REQUEST
Restate, word for word, every line of the data.

DATA EXCERPT
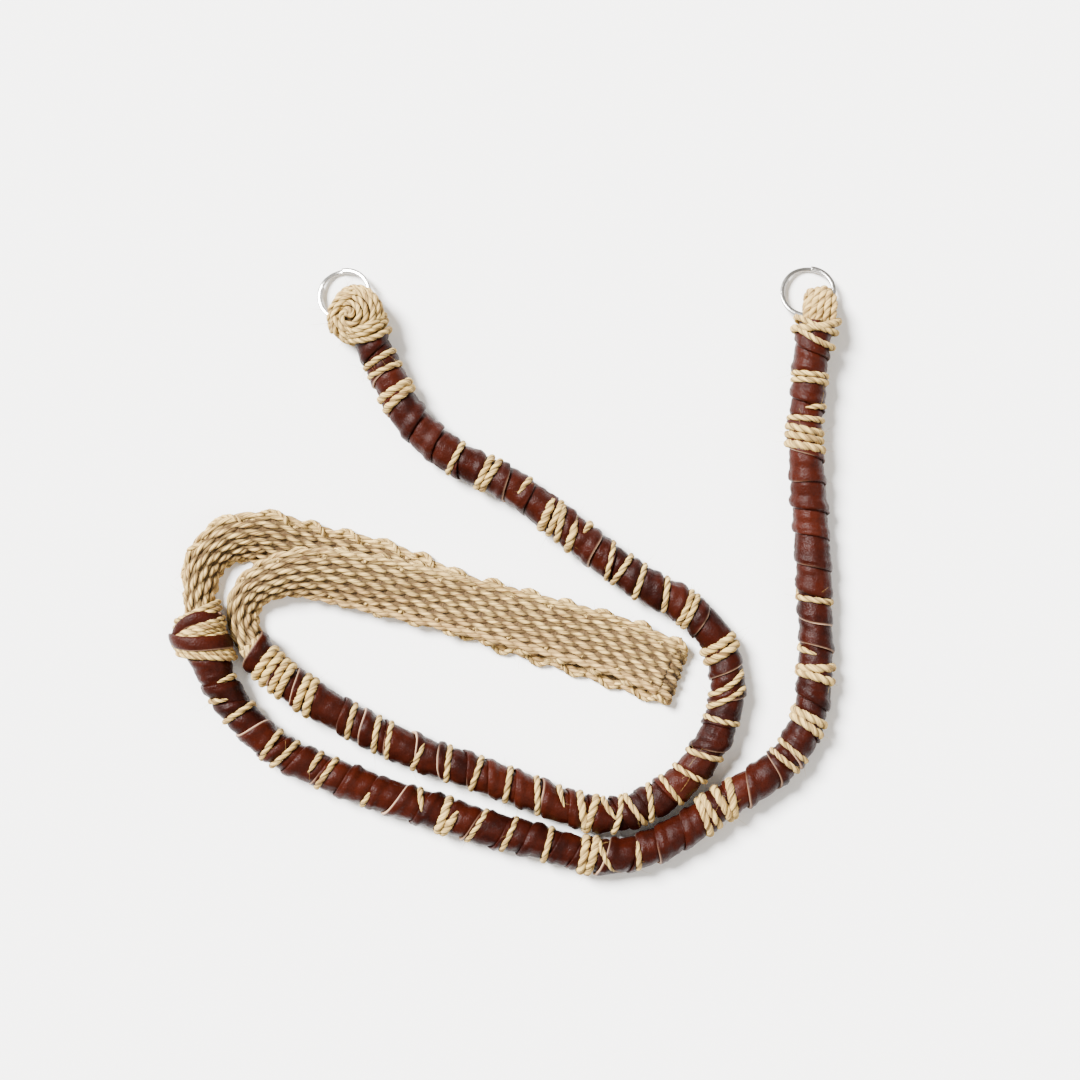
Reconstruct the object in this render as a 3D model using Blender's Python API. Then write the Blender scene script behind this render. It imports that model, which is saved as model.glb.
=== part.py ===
# Camera strap lying in a loose coil: two leather-wrapped hemp arms, a woven hemp
# shoulder band folded in two between them, and a split ring at each free end.
# Metres, +Z up, the floor at z = 0, the origin under the middle of the strap.

import math
from collections import namedtuple

import bmesh
import bpy
from mathutils import Vector

for old in list(bpy.data.objects):
    bpy.data.objects.remove(old, do_unlink=True)

# Clearances
PIECE_GAP = 0.0003            # between a piece and the one it covers or follows
ARM_CLEARANCE = 0.0012        # between the two arms where they lie side by side
FOLD_CLEARANCE = 0.0006       # between the band's fold and the arm beside it

# Hemp and leather of the arms
CORE_DIAMETER = 0.0086        # hemp bundle inside the leather
LEATHER_WALL = 0.0014         # mean wall of the wound leather strip
TURN_STEP = 0.0008            # how far each turn's edge stands over the next turn
PRESSED_WALL = 0.0010         # leather wall under a whipping
SETTLE = 0.0003               # how far the soft underside gives way on the floor
WHIPPING_CORD = 0.0018        # hemp cord of the whippings
WHIPPING_PITCH = 0.0028       # one turn of a whipping to the next
LIFT_FADE = 0.024             # length over which an arm comes down from a thick piece
KNOT_HALF_WIDTH = 0.0096      # broad knot where the right arm meets the band
KNOT_HALF_HEIGHT = 0.0080

# Woven band
BAND_WIDTH = 0.0210           # over the seven ropes, without the edge loops
BAND_THICKNESS = 0.0032
LOOP_PITCH = 0.0136           # one edge loop to the next
LOOP_DEPTH = 0.0018           # how far an edge loop stands out
WEAVE_RELIEF = 0.00025        # height of the rope lumps over the mean face
LAYER_GAP = 0.0010            # air between the two layers of the folded band

# Split rings
RING_DIAMETER = 0.0200
RING_WIRE_WIDTH = 0.0015
RING_WIRE_THICKNESS = 0.00085
RING_TURN_GAP = 0.0003        # air between the ring's two turns

# Hemp heads that hold the rings
LEFT_HEAD_LENGTH = 0.0195
LEFT_HEAD_WIDTH = 0.0200
LEFT_HEAD_HEIGHT = 0.0150
RIGHT_HEAD_LENGTH = 0.0140
RIGHT_HEAD_WIDTH = 0.0138
RIGHT_HEAD_HEIGHT = 0.0128

# Counts
ARM_SIDES = 10
CORE_SIDES = 8
COLLAR_SIDES = 10
RING_STEPS = 18               # straight pieces in one turn of a split ring
SECTIONS_PER_LOOP = 3

# The routes are drawn by hand in steps of one millimetre, from the ring to the band.
ROUTE_STEP = 0.001
HEADING_REACH = 0.002         # how far each way a route is read for its direction
LAY_CENTRE = (0.4, 1.8)       # middle of the lay, in the same steps
LEFT_ROUTE = (
    (-47.5, 84), (-41, 70), (-33.5, 56.5), (-19.5, 43.5), (1, 33), (16, 22.5),
    (32.5, 9.5), (50, -3), (64.5, -11), (75, -21), (80, -33), (80.5, -43),
    (76, -58.5), (65.5, -73), (52.5, -82), (39, -86.5), (24, -84), (11, -79),
    (-9.5, -71.5), (-31, -64), (-51.5, -54.5), (-71, -43), (-82.5, -34.5), (-90.5, -26),
)
RIGHT_ROUTE = (
    (112, 88), (110.5, 80), (110, 68.5), (109, 59), (108, 50.5), (109, 38),
    (110.5, 21.5), (111.5, 5.5), (112, -9), (112.5, -25), (112, -39.5), (109.5, -53),
    (104, -63.5), (94.5, -72.5), (81.5, -80.5), (68, -89), (55.5, -96.5), (42.5, -99),
    (27.5, -99), (11, -95.5), (-8.5, -90.5), (-28.5, -84), (-46.5, -78), (-67, -70),
    (-80.5, -63.5), (-92, -53.5), (-100.5, -42), (-106.5, -29.5), (-109.5, -22), (-110, -14),
)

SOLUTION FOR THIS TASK
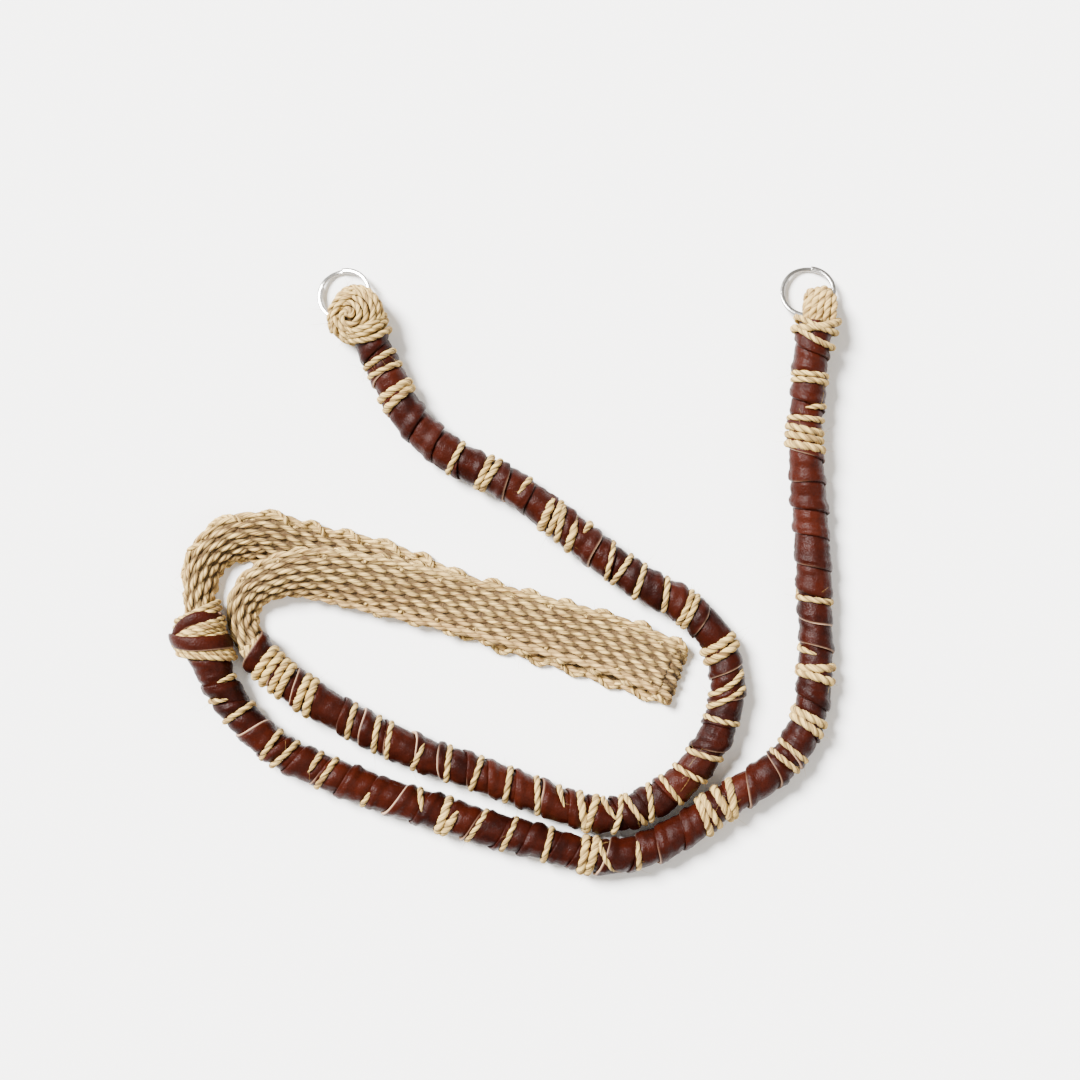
Reconstruct the object in this render as a 3D model using Blender's Python API. Then write the Blender scene script behind this render. It imports that model, which is saved as model.glb.
=== part.py ===
# Camera strap lying in a loose coil: two leather-wrapped hemp arms, a woven hemp
# shoulder band folded in two between them, and a split ring at each free end.
# Metres, +Z up, the floor at z = 0, the origin under the middle of the strap.

import math
from collections import namedtuple

import bmesh
import bpy
from mathutils import Vector

for old in list(bpy.data.objects):
    bpy.data.objects.remove(old, do_unlink=True)

# Clearances
PIECE_GAP = 0.0003            # between a piece and the one it covers or follows
ARM_CLEARANCE = 0.0012        # between the two arms where they lie side by side
FOLD_CLEARANCE = 0.0006       # between the band's fold and the arm beside it

# Hemp and leather of the arms
CORE_DIAMETER = 0.0086        # hemp bundle inside the leather
LEATHER_WALL = 0.0014         # mean wall of the wound leather strip
TURN_STEP = 0.0008            # how far each turn's edge stands over the next turn
PRESSED_WALL = 0.0010         # leather wall under a whipping
SETTLE = 0.0003               # how far the soft underside gives way on the floor
WHIPPING_CORD = 0.0018        # hemp cord of the whippings
WHIPPING_PITCH = 0.0028       # one turn of a whipping to the next
LIFT_FADE = 0.024             # length over which an arm comes down from a thick piece
KNOT_HALF_WIDTH = 0.0096      # broad knot where the right arm meets the band
KNOT_HALF_HEIGHT = 0.0080

# Woven band
BAND_WIDTH = 0.0210           # over the seven ropes, without the edge loops
BAND_THICKNESS = 0.0032
LOOP_PITCH = 0.0136           # one edge loop to the next
LOOP_DEPTH = 0.0018           # how far an edge loop stands out
WEAVE_RELIEF = 0.00025        # height of the rope lumps over the mean face
LAYER_GAP = 0.0010            # air between the two layers of the folded band

# Split rings
RING_DIAMETER = 0.0200
RING_WIRE_WIDTH = 0.0015
RING_WIRE_THICKNESS = 0.00085
RING_TURN_GAP = 0.0003        # air between the ring's two turns

# Hemp heads that hold the rings
LEFT_HEAD_LENGTH = 0.0195
LEFT_HEAD_WIDTH = 0.0200
LEFT_HEAD_HEIGHT = 0.0150
RIGHT_HEAD_LENGTH = 0.0140
RIGHT_HEAD_WIDTH = 0.0138
RIGHT_HEAD_HEIGHT = 0.0128

# Counts
ARM_SIDES = 10
CORE_SIDES = 8
COLLAR_SIDES = 10
RING_STEPS = 18               # straight pieces in one turn of a split ring
SECTIONS_PER_LOOP = 3

# The routes are drawn by hand in steps of one millimetre, from the ring to the band.
ROUTE_STEP = 0.001
HEADING_REACH = 0.002         # how far each way a route is read for its direction
LAY_CENTRE = (0.4, 1.8)       # middle of the lay, in the same steps
LEFT_ROUTE = (
    (-47.5, 84), (-41, 70), (-33.5, 56.5), (-19.5, 43.5), (1, 33), (16, 22.5),
    (32.5, 9.5), (50, -3), (64.5, -11), (75, -21), (80, -33), (80.5, -43),
    (76, -58.5), (65.5, -73), (52.5, -82), (39, -86.5), (24, -84), (11, -79),
    (-9.5, -71.5), (-31, -64), (-51.5, -54.5), (-71, -43), (-82.5, -34.5), (-90.5, -26),
)
RIGHT_ROUTE = (
    (112, 88), (110.5, 80), (110, 68.5), (109, 59), (108, 50.5), (109, 38),
    (110.5, 21.5), (111.5, 5.5), (112, -9), (112.5, -25), (112, -39.5), (109.5, -53),
    (104, -63.5), (94.5, -72.5), (81.5, -80.5), (68, -89), (55.5, -96.5), (42.5, -99),
    (27.5, -99), (11, -95.5), (-8.5, -90.5), (-28.5, -84), (-46.5, -78), (-67, -70),
    (-80.5, -63.5), (-92, -53.5), (-100.5, -42), (-106.5, -29.5), (-109.5, -22), (-110, -14),
)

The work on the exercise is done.